On a similarly lighter note, you probably haven’t heard about the hiker who made himself quite ill with eating too much grain he picked beside the path as he walked along between the crops. He asked his doctor for help. The doctor’s reply?: ‘I really would like to help, but it’s not exactly in my field’. And that’s what you might literally call a corny joke.
But it wasn’t for stealing from anyone’s field that Jesus and his followers were in trouble: taking grains just by hand was in fact specifically allowed, according to the book Deuteronomy.

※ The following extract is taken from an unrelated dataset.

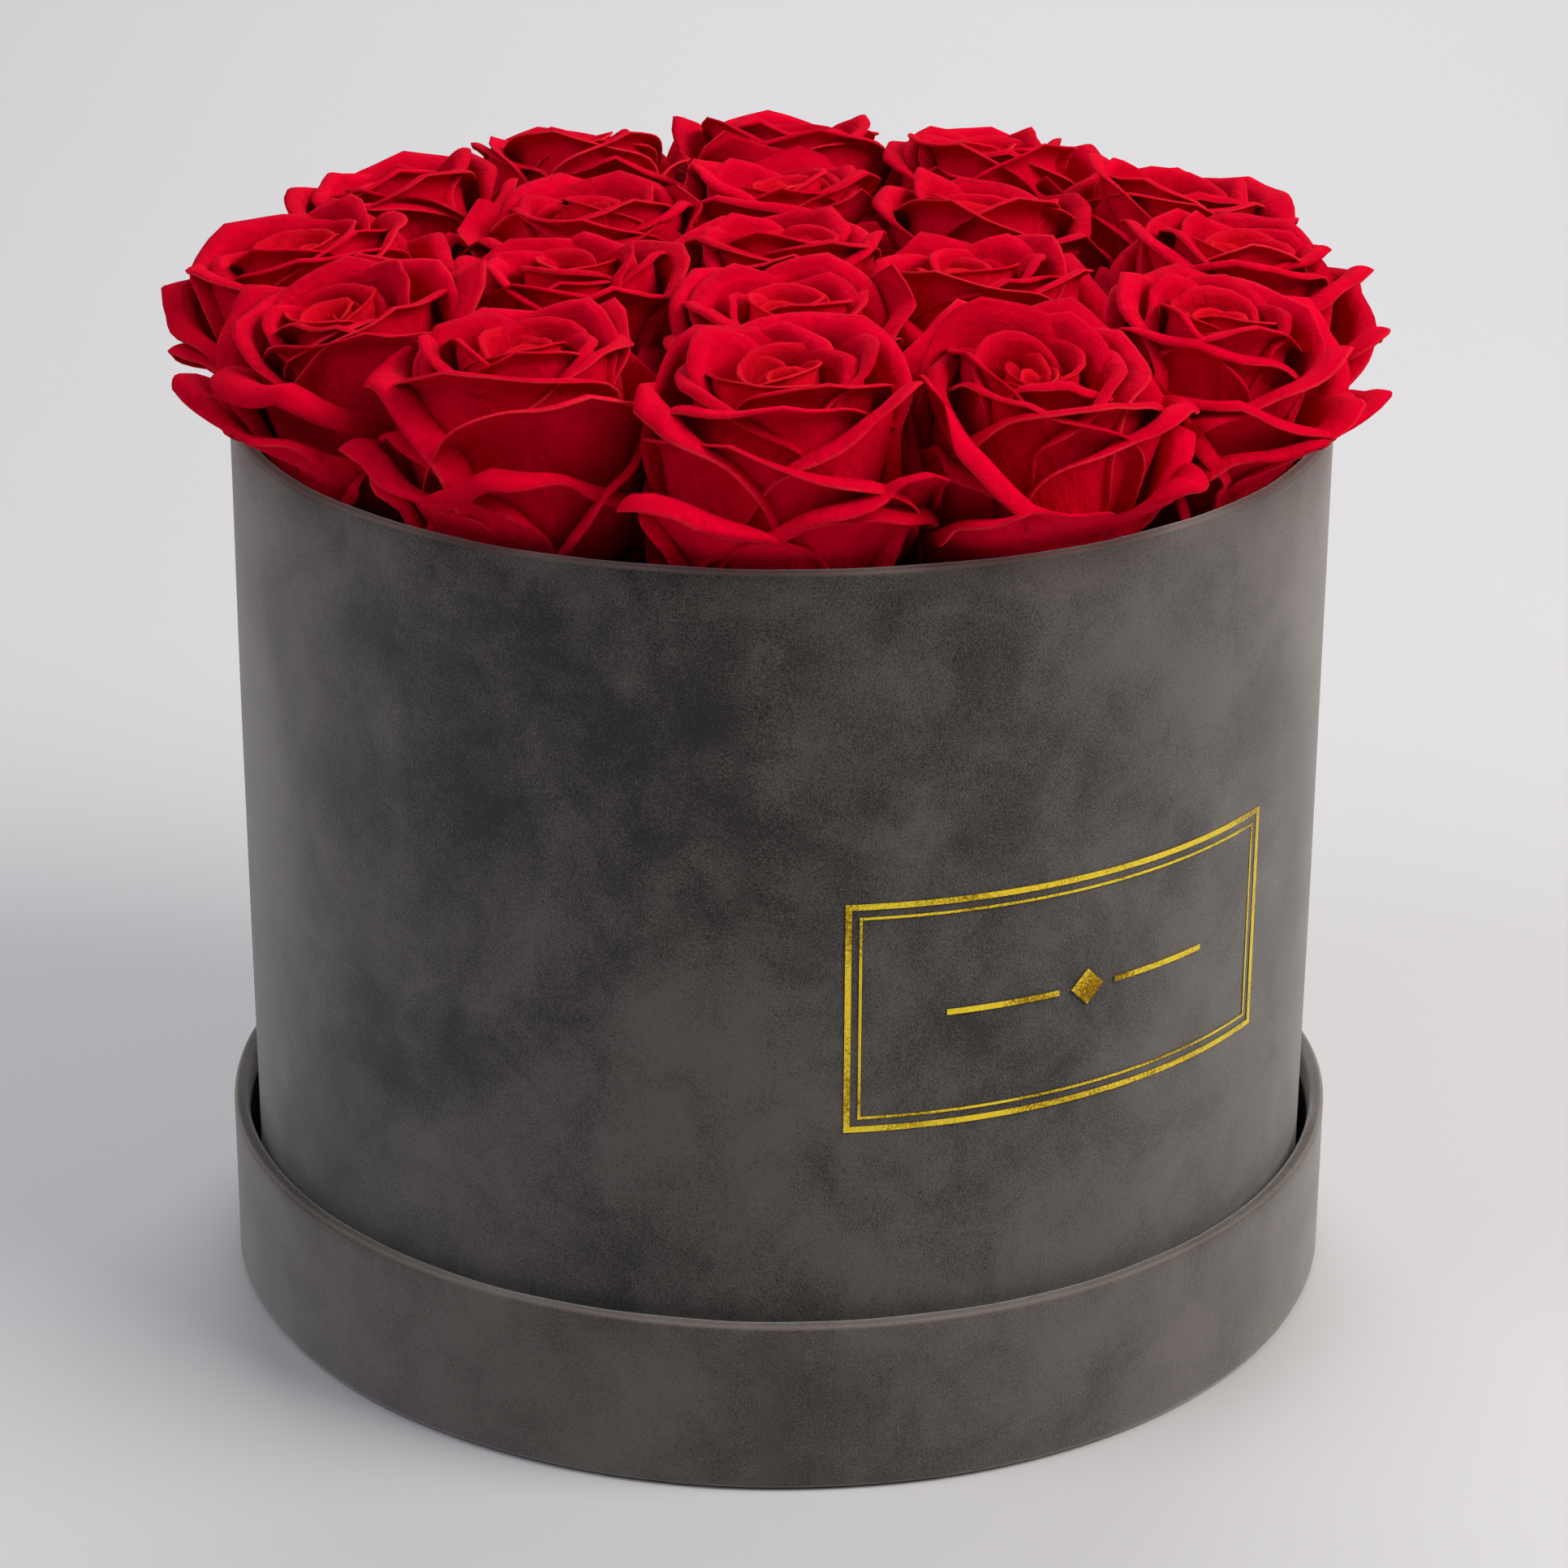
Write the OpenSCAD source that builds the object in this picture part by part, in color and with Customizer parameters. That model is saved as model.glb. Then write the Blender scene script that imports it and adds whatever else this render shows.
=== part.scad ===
// Round flower box: a rigid paper-covered box of roses, standing in its own upturned lid.
// Millimetres, +Z up, origin at the middle of the face that stands on the table, front towards -Y.

/* [Box] */
// Outside diameter of the box over its paper
box_d = 210; // [196:1:224]
// Height of the box from its underside to its rim
box_h = 172; // [150:1:200]

/* [Lid] */
// Height of the lid
lid_h = 34; // [25:1:60]
// Radial room between the box and the lid wall
lid_gap = 1.7; // [1:0.1:4]

/* [Board and paper] */
// Thickness of the chipboard
board_t = 2; // [1.5:0.1:3]
// Thickness of the suede paper
suede_t = 0.5; // [0.3:0.05:0.8]
// Thickness of the lining paper
liner_t = 0.3; // [0.15:0.05:0.5]
// Width of the suede paper folded under a base
hem_w = 12; // [8:1:20]
// Depth of the suede paper folded over a rim and down inside
turn_in = 12; // [8:1:18]
// How far the paper that covers a base stays inside the edge
cover_inset = 1.5; // [1:0.1:4]
// How far the lining stops below a rim
liner_drop = 5; // [3:0.5:7]

/* [Foil frame] */
// Length of the frame round the wall
frame_w = 93; // [70:1:110]
// Height of the frame
frame_h = 44; // [30:1:60]
// Height of the middle of the frame above the underside of the box
frame_mid = 89; // [65:1:110]
// Angle from the front round to the middle of the frame
frame_turn = 32; // [-60:1:60]
// Width of the outer line
outer_line = 1.1; // [0.6:0.1:2]
// Width of the inner line
inner_line = 0.5; // [0.3:0.1:1]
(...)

The offence was working on the Sabbath, work of four kinds: plucking the grain constituted reaping; rubbing it in their hands was threshing; separating the grain and chaff was winnowing; and the whole simple process constituted preparing a meal.
But Jesus had some answers for the Pharisees:
- King David, no less, with his companions, had been given the sanctified bread to eat at a holy place they visited, when no other food was available;
- the temple priests themselves did all sorts of work on the Sabbath to keep the animal sacrifice system running, what with stoking the fires, handling the animals, lifting them into place, and so on;
- the Hebrew prophet Hosea had set a better standard: ‘I [the Lord] demand mercy and not sacrifice’; and
- ‘the Son of Man is lord of the sabbath’.
The title ‘Son of Man’ could refer to Jesus himself. But a wider interpretation was simply to refer to any human being: sons or daughters of man and woman. And this would accord with something that St Mark has in his account of this story, namely Jesus saying ‘The sabbath was made for man, or humanity, not man for the sabbath’.
So Jesus was setting a fresh priority, against legalism and in favour of humanity. This fresh priority is also evident in the second story in this afternoon’s reading. The Pharisees followed Jesus into a synagogue, where there was man with a paralysed hand. Provocative to a T, they asked Jesus ‘Is it lawful to heal on the Sabbath?’ Jesus pointed out that even the Sabbath rules allowed doing good, like hauling a sheep out of a pit, so healing must be permissible. The man may well have needed two good hands for his work as well as for daily life, and Jesus went ahead and healed him. The Pharisees departed, defeated but muttering and scheming.
So what can we gain from all of this?
It’s all about priorities from a Christian perspective. Laws and courts of law are hugely important for the welfare of society: that is beyond question. And not only for our country, but for Europe and the world, too. The European Court of Human Rights and the European Court of Justice still include the UK, with the aim of maintaining humane principles in the face of legalistic action. I know some of this is politically contentious at the moment.) The courts of the United Nations, the Geneva Conventions and the International Criminal Court are of vital importance across the world in setting and upholding strong standards of humane behaviour. All these would, at their best, win Jesus’s approval when they uphold care and human values in the face of tyranny and inhumanity. Today, tragically, secular and Christian ethical standards are being broken across the world on what it’s fashionable to call ‘an industrial scale’ In our country, modern slavery is reported to include about 130,000 people who need identifying and protecting. Jesus’s priorities for human rights really do need the universal support of humanity.
We seem to have moved a long way from an innocent picture of Jesus and his disciples strolling between fields and plucking a few grains to satisfy their pangs of hunger. But perhaps the issues are not too dissimilar. It’s all a matter of Christian priorities, in our individual lives and in our collective and international community lives as well. Politics can’t be left to the politicians when it comes to Christian values. We all have a part to play in upholding human rights.